While materialism and ambition are certainly factors in the decline of marriage, another factor is monumentally important: today’s young people have few role models of happy, healthy marriage. Dr. Neil Clarke Warren, founder of an Internet Matching service, interviewed 500 couples, asking them to tell him about marriages they admired. Nearly half could not recommend even a single healthy happy marriage.

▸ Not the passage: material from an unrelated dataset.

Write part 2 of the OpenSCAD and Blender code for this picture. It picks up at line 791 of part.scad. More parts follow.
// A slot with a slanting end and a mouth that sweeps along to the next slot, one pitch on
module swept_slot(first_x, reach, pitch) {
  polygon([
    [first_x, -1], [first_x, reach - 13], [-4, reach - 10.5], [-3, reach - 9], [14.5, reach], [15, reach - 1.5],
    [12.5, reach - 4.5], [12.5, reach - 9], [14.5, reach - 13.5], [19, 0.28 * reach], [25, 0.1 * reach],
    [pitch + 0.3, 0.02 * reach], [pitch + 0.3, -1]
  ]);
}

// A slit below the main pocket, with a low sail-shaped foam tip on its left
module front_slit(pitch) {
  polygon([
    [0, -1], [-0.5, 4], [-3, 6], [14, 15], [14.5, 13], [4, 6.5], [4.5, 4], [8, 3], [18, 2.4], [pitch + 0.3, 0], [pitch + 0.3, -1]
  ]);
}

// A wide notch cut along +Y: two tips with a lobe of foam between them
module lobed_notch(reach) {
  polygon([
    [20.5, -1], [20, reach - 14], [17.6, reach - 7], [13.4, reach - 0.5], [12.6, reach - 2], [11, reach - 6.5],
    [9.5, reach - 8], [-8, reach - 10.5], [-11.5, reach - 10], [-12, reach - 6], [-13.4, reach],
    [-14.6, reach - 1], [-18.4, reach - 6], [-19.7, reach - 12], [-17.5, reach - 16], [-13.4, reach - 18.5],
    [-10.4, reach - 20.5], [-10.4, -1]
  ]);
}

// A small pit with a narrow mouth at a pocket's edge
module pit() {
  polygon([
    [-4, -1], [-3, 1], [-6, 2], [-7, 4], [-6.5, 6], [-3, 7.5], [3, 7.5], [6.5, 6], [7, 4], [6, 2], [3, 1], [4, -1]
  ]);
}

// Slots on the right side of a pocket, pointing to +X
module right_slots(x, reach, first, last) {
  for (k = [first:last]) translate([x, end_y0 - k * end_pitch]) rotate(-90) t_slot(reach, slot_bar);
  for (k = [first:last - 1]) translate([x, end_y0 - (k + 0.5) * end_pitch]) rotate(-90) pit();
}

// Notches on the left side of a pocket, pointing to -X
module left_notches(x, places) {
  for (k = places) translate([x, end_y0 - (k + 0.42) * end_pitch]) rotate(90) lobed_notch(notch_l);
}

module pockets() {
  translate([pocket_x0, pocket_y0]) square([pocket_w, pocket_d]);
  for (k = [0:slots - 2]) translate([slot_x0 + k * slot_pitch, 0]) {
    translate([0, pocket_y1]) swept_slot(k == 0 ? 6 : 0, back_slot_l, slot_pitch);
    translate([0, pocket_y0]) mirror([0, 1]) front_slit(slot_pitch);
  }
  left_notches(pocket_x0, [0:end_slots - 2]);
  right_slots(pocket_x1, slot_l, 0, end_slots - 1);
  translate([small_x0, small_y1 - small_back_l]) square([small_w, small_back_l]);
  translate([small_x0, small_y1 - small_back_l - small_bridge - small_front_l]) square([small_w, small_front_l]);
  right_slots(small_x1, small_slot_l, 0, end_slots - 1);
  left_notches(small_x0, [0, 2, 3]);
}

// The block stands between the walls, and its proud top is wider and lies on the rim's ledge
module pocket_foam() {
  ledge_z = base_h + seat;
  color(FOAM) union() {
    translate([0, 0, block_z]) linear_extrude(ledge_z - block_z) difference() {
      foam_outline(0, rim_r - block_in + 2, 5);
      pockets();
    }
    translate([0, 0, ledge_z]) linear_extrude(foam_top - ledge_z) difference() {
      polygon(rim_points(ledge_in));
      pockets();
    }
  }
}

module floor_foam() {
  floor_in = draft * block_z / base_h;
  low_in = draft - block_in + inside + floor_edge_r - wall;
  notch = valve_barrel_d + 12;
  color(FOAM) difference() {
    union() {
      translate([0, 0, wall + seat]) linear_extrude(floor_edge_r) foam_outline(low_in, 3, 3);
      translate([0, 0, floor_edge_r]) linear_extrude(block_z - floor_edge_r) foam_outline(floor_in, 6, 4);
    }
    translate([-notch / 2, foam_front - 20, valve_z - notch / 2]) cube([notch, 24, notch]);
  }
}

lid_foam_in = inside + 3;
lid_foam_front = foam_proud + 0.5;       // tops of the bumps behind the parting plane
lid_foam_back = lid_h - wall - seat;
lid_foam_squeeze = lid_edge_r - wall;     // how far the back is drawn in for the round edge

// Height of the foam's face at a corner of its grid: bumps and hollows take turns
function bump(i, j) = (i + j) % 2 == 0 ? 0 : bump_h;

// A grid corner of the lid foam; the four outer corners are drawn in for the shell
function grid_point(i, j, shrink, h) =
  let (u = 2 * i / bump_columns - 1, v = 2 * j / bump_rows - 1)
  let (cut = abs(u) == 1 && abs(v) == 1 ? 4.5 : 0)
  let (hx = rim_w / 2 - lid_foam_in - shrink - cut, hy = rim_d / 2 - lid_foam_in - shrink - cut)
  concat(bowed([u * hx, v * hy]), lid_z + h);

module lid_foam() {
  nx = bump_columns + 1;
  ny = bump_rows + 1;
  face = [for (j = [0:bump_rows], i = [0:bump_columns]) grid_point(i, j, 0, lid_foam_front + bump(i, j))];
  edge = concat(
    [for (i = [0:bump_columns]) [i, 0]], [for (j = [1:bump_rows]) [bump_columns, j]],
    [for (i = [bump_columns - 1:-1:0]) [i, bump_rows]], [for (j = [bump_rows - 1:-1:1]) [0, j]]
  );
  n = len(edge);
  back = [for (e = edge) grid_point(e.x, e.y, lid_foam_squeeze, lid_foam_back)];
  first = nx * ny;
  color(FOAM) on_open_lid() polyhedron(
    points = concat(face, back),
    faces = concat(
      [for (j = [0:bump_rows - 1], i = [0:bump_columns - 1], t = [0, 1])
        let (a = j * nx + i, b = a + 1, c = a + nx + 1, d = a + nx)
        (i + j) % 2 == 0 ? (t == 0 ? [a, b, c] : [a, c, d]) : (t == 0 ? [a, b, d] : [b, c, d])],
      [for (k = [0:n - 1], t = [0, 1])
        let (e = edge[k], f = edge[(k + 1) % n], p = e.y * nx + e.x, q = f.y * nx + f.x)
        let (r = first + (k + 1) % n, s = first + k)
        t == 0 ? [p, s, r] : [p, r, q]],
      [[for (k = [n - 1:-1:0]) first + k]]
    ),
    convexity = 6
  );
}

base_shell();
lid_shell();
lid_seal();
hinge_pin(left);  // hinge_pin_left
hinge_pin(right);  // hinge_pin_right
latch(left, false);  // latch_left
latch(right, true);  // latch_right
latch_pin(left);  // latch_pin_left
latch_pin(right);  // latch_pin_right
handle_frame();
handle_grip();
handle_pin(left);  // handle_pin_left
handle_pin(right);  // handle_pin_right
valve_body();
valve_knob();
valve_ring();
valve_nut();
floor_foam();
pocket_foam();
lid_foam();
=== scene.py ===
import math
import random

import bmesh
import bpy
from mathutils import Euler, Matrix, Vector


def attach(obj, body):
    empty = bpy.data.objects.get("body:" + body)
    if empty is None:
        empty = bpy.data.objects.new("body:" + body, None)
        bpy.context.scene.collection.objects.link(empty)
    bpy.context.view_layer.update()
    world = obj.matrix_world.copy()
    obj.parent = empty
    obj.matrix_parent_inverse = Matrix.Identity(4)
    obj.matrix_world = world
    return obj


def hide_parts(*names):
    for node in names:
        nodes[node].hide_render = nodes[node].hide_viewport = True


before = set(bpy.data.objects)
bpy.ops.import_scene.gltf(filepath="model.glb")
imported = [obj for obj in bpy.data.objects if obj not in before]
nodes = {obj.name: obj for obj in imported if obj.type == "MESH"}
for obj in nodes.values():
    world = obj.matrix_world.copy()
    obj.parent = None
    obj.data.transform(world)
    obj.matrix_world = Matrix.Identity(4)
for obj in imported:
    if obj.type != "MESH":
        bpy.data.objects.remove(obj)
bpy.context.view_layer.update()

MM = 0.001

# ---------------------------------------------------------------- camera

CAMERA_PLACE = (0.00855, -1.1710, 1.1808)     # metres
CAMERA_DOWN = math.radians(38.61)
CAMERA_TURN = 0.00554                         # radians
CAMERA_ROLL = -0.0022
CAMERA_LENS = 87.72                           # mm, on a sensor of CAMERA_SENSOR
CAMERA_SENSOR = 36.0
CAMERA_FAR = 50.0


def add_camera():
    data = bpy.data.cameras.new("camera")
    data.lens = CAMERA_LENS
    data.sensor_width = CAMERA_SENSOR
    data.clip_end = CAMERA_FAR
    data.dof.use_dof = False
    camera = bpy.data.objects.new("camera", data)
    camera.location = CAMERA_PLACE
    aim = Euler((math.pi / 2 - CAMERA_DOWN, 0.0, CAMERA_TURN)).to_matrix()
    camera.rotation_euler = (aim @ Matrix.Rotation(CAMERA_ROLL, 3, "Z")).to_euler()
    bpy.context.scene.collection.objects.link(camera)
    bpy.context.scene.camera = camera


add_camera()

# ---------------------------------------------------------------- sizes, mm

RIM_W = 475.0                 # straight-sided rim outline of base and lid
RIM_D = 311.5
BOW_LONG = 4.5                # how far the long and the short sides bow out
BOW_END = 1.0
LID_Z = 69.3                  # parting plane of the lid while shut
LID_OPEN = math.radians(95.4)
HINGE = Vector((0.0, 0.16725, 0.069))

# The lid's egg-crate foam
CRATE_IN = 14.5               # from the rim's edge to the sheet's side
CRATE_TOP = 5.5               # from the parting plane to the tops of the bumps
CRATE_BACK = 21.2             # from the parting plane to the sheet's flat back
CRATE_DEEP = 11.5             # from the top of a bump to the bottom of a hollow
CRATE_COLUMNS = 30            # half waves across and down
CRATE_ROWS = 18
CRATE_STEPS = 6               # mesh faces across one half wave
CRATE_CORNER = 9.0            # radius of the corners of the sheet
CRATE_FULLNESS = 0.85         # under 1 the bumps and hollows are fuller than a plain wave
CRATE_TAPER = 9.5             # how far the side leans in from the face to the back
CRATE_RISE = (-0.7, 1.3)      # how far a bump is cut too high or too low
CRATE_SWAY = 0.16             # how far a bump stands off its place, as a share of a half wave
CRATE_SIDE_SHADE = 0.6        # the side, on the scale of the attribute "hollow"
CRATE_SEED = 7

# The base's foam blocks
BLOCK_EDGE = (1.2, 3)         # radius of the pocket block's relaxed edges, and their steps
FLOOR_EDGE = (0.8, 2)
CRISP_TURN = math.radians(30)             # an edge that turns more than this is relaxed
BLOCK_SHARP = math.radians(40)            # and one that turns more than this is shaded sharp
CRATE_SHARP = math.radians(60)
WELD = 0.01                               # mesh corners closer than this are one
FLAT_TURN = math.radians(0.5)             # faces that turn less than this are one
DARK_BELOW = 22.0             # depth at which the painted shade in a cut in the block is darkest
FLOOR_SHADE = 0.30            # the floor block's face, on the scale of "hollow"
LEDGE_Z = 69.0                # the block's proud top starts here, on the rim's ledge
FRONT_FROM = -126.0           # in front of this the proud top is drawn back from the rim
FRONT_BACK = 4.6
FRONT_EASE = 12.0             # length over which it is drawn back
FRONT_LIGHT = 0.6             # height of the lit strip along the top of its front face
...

But the trends are not just statistics; there are personal stories associated with every data point. In their book, Premarital Sex in America, Mark Regnerus and Jeremy Uecker describe “sex scripts” — stories prevalent in the popular culture that shape attitudes. The authors make the case that women are disproportionately harmed by these cultural scripts that denigrate marriage. Women don’t see sex and marriage necessarily linked together any longer. Therein lies the harm: The girls and women, in Regnerus’s economic terms — are trading their most valuable commodity and getting nothing in return . . . except, of course, heartache, disease, infertility, and poverty. Having a baby out of wedlock means a 50-50 chance that a woman and her children will end up in poverty. Having a second child out of wedlock raises the likelihood of ending up in poverty to more than 60 percent.

This assessment of the fence-lines is clear: We are fast approaching the point of no return in terms of the harms from casual sex, cohabitation, and the growing number of single mothers. Re-establishing the walls of morality, faith, and marriage is no longer something that would be merely nice; it is a vital necessity for the well-being of the nation’s girls and women. Like the neighbors in Robert Frost’s “Mending Wall,” we must lift the heavy boulders — of truth — and put them back in place. We must repair and restore the cultural and public policy boundaries needed to defend our girls and young women against the culture’s pernicious “war on women.”

This article was adapted from remarks made at a Family in America symposium on Capitol Hill.